## Do this
Gather all lines from the material that contain the word "bodies".

## BEGIN

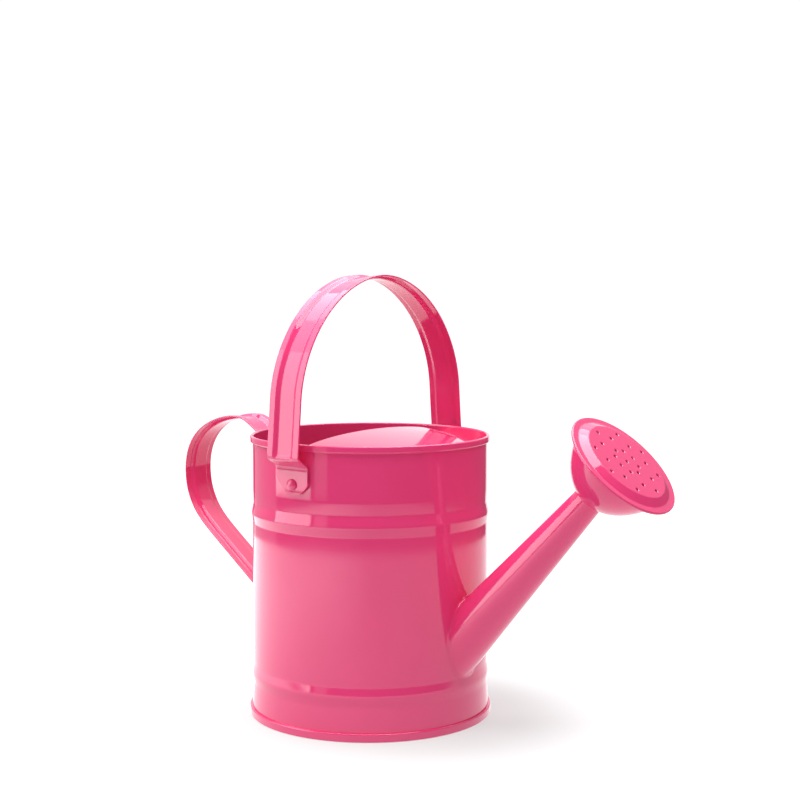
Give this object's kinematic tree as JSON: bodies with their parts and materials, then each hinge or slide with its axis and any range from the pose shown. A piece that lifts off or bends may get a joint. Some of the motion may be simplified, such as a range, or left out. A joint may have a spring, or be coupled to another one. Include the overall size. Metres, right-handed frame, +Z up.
{
  "type": "watering can",
  "caption": "Small painted sheet-metal watering can with a swinging bail handle, a rear loop handle, a half splash cover and a tapered spout that ends in a round perforated rose.",
  "frame": {"origin": "on the ground under the middle of the whole object; the can's own upright axis passes through X = -0.0244", "axes": "+Z up, +X towards the spout and its rose, the bail handle's hinge along Y"},
  "size_m": [0.3201, 0.1502, 0.2462],
  "materials": {
    "bail_handle": "gloss",
    "bail_rivet_left": "gloss",
    "bail_rivet_right": "gloss",
    "base_plate": "gloss",
    "body_wall": "gloss",
    "rear_handle": "gloss",
    "rose_bowl": "gloss",
    "rose_face": "gloss",
    "splash_cover": "gloss",
    "spout_seam": "gloss",
    "spout_tube": "gloss"
  },
  "bodies": {
    "can": {"bail_rivet_left": "bail_rivet_left", "bail_rivet_right": "bail_rivet_right", "base_plate": "base_plate", "body_wall": "body_wall", "rear_handle": "rear_handle", "rose_bowl": "rose_bowl", "rose_face": "rose_face", "splash_cover": "splash_cover", "spout_seam": "spout_seam", "spout_tube": "spout_tube"},
    "bail": {"bail_handle": "bail_handle"}
  },
  "joints": [
    {"name": "bail_pivot", "type": "hinge", "parent": "can", "child": "bail", "pos_m": [-0.0244, 0, 0.1353], "axis": [0, 1, 0], "range_deg": [-68.5, 95.5]}
  ]
}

## END

## Result
Give this object's kinematic tree as JSON: bodies with their parts and materials, then each hinge or slide with its axis and any range from the pose shown. A piece that lifts off or bends may get a joint. Some of the motion may be simplified, such as a range, or left out. A joint may have a spring, or be coupled to another one. Include the overall size. Metres, right-handed frame, +Z up.
  "bodies": {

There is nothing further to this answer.